§ **RECORDS SUPPLIED**
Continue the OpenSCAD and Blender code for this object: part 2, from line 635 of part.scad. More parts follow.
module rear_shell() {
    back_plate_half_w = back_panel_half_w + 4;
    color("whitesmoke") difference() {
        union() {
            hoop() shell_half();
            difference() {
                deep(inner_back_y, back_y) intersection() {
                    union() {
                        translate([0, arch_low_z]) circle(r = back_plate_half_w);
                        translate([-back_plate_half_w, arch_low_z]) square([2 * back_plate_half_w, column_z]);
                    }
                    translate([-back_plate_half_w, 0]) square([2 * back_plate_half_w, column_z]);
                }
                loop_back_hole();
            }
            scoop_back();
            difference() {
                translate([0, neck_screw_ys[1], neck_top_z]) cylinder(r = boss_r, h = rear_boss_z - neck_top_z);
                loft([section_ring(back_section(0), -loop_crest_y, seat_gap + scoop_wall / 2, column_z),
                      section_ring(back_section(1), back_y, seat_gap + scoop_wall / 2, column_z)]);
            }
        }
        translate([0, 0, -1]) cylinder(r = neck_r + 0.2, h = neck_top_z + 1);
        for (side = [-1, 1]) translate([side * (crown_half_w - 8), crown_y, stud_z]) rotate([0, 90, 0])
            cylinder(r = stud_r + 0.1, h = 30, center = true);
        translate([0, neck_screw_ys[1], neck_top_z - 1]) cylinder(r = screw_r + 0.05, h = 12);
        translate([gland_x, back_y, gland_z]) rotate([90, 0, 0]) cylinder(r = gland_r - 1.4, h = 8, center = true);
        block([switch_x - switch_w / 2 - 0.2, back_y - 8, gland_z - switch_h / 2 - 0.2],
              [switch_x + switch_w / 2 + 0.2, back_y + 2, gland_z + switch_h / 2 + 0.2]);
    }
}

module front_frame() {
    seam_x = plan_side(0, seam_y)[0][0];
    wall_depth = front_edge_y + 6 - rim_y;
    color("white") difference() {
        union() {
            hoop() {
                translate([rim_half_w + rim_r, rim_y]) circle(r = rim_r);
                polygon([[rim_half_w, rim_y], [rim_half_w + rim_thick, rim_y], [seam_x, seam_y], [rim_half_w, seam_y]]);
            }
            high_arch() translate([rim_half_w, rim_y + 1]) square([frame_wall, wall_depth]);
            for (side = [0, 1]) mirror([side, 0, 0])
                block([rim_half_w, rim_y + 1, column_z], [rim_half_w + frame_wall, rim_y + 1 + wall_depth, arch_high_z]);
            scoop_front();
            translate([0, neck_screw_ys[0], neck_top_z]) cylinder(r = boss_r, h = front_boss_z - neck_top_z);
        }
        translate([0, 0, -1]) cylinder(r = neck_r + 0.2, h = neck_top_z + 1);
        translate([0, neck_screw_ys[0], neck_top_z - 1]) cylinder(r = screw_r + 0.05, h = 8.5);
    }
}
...
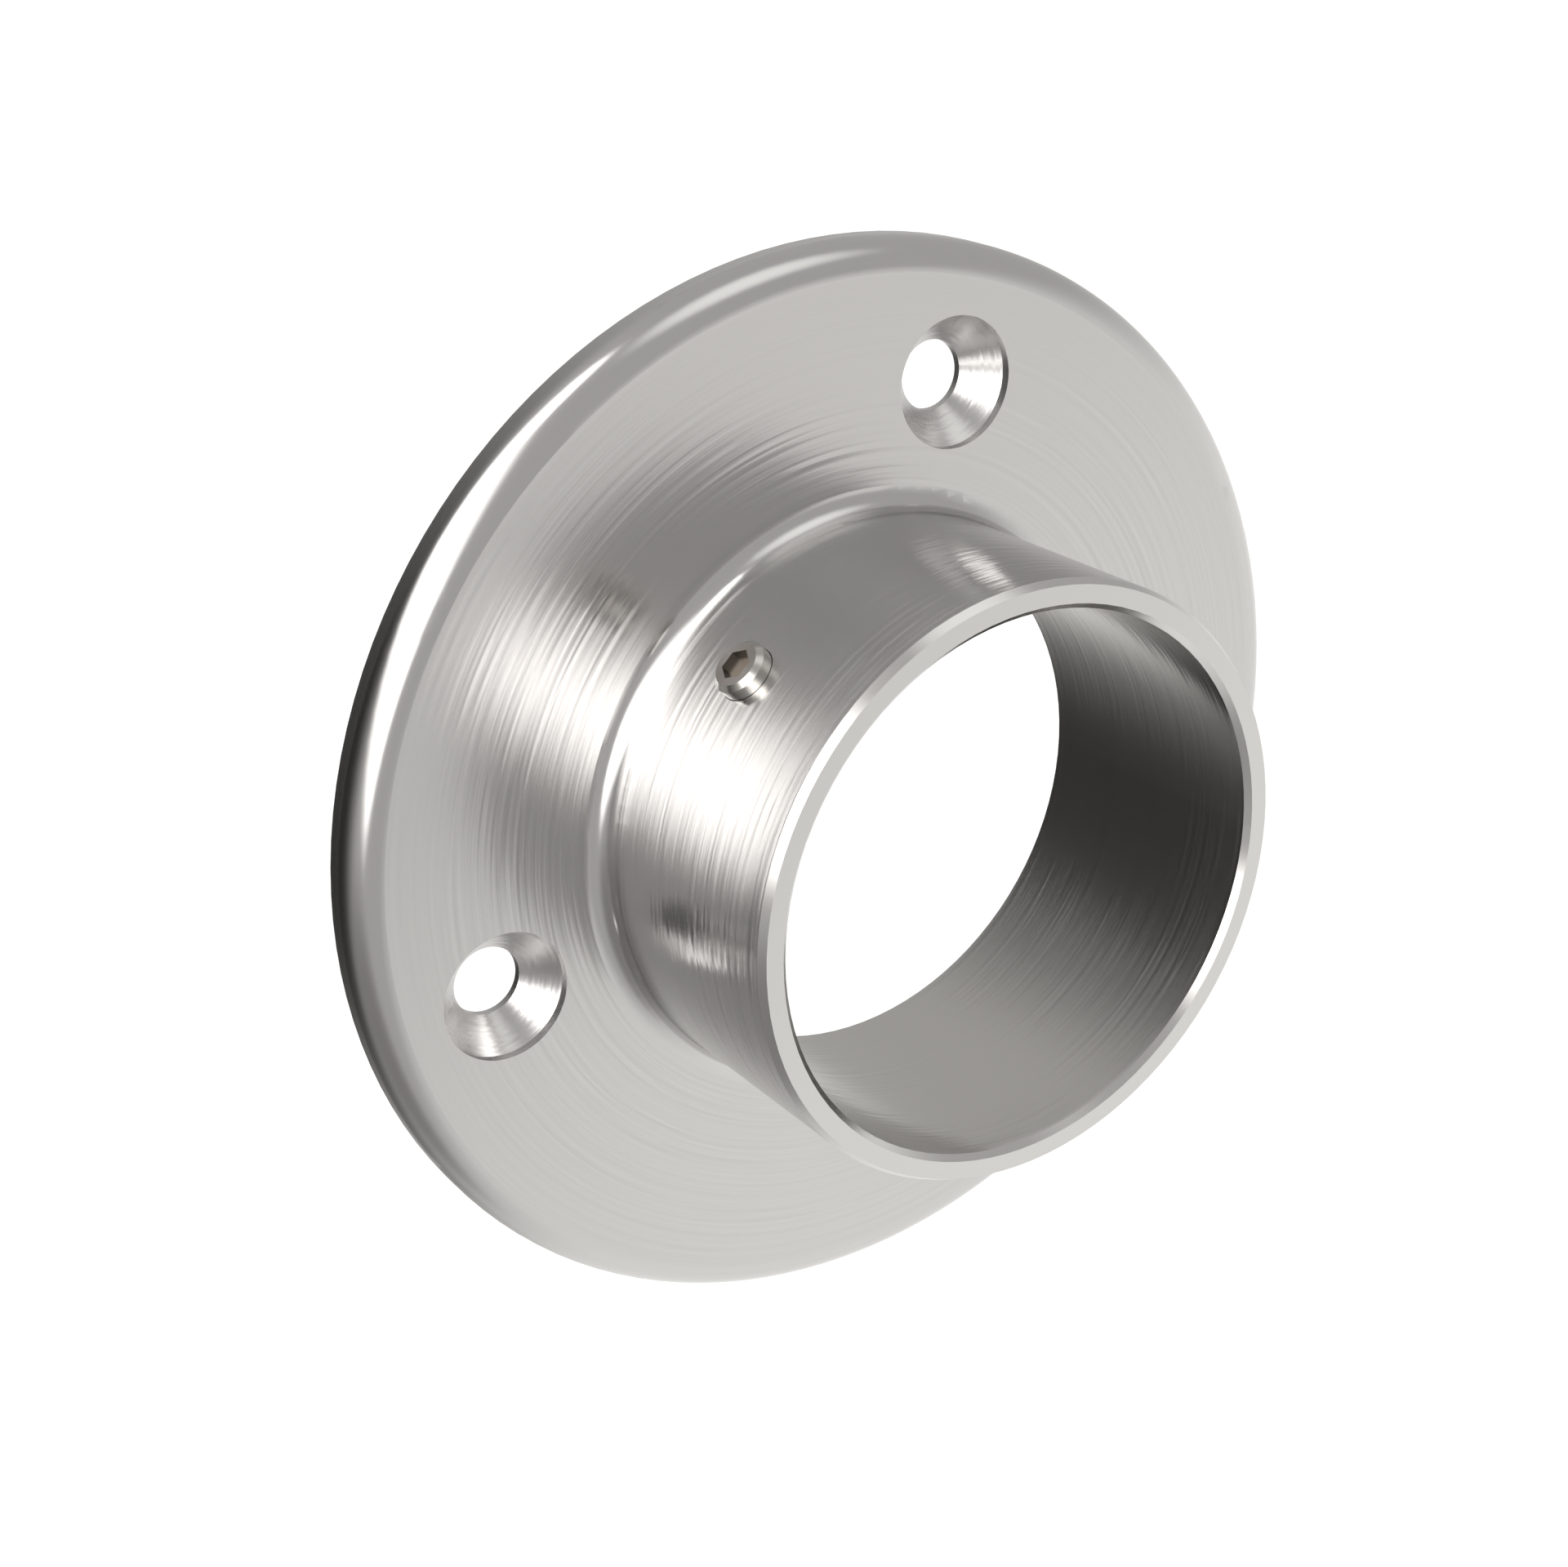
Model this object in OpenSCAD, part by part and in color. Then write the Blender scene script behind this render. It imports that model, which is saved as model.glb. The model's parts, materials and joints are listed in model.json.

§ **EXERCISE**
Copy each line above that contains the word "color".

§ **SOLUTION FOR THIS EXERCISE**
    color("whitesmoke") difference() {
    color("white") difference() {
Model this object in OpenSCAD, part by part and in color. Then write the Blender scene script behind this render. It imports that model, which is saved as model.glb. The model's parts, materials and joints are listed in model.json.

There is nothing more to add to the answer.